Spring weather has sprung in Tucson and that can only mean one thing: it’s time to break out the torturous beauty devices.
Winter’s colder weather has afforded us the privacy of long pants and jackets that allow our body hair to grow to shag rug proportions. But here come the cropped pants, tank tops and Daisy Dukes.
While women have traditionally been the primary recipients of painful beauty practices, more and more men are getting into the groove – even with mankini waxes. Equality rocks, although we do hope guys steer clear of cropped pants and Daisy Dukes.
Shaving unwanted hair is so passé when we have newfangled ways to get rid of it – like with the epilator.
Don’t be fooled by the apparent cuteness of this sweet little hand-held device. The epilator means business. Epilators are kind of like mini lawnmowers you push across your skin. But instead of mowing down unwanted hairs it yanks them out by the roots.

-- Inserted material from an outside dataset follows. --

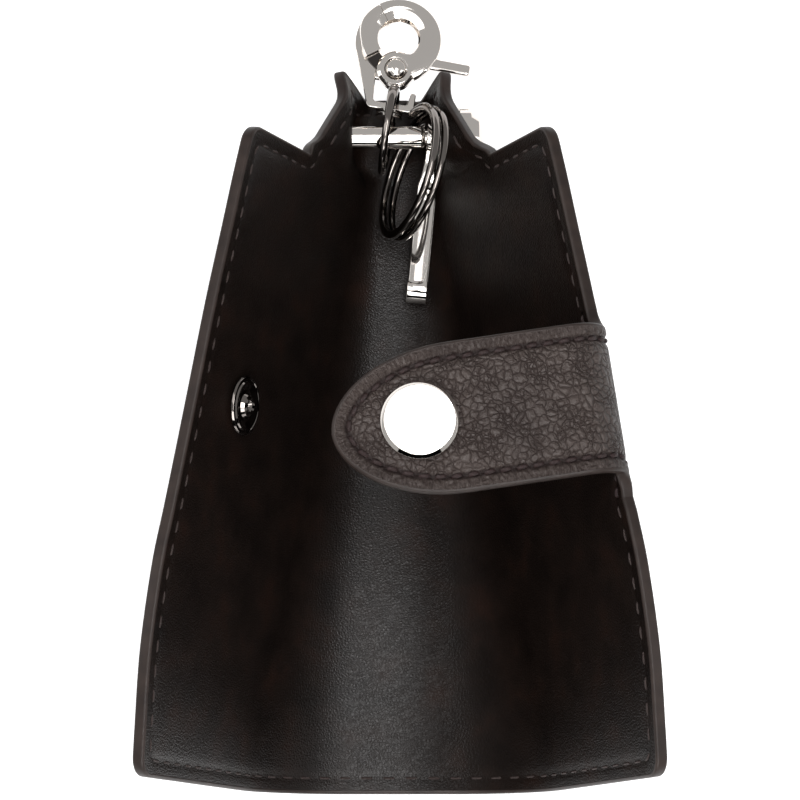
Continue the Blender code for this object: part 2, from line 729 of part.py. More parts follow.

Don’t use it on your eyelashes.
Small, manically snapping pairs of tiny tweezers line the rotating epilator head, ready to wrench out anything in their path. Don’t wear fuzzy socks when you’re doing your legs.
Hair that has been brutally yanked out by its roots takes longer to grow back than hair that’s been shaved, which is a good thing since it takes some time for those little red bumps on your skin to subside.
While the epilator certainly increases our pain threshold, it does nothing for those winter calluses that have formed on our feet.
We can’t very well wear flip-flops when our feet look and feel like textured cement. Here’s where the pedicure kit comes in, a collection of tools my friend’s husband used to call the tootsie torture chamber.
He was particularly put off by the foot shaver, which is basically a razor blade on a stick. You grab the stick and use the blade to shave off dead skin – or live skin, if you’re not careful. Fru fru fashion magazines always warn against the foot razor as being too dangerous and brutal.
That’s probably why so many people like it.
When you’re done shaving off chunks of dead foot skin, you still need to smooth out the newly formed craters and slough off dry, patchy areas. Start off the process with a tool that resembles a pink plastic-based cheese grater and finish it off with one that looks like a scouring pad.
The most effective pedicure devices look like kitchen implements – although you’ll want to steer clear of any that resemble a meat grinder.
Other handy tootsie torture chamber devices include cuticle cutters, long sandpaper-textured rocks you scrape vigorously on your heels and heavy-duty nail clippers that could probably cut through palm frond stalks.
Perhaps they can do double duty in your garden. After all, it is spring, time to spruce up, grit your teeth and beautify.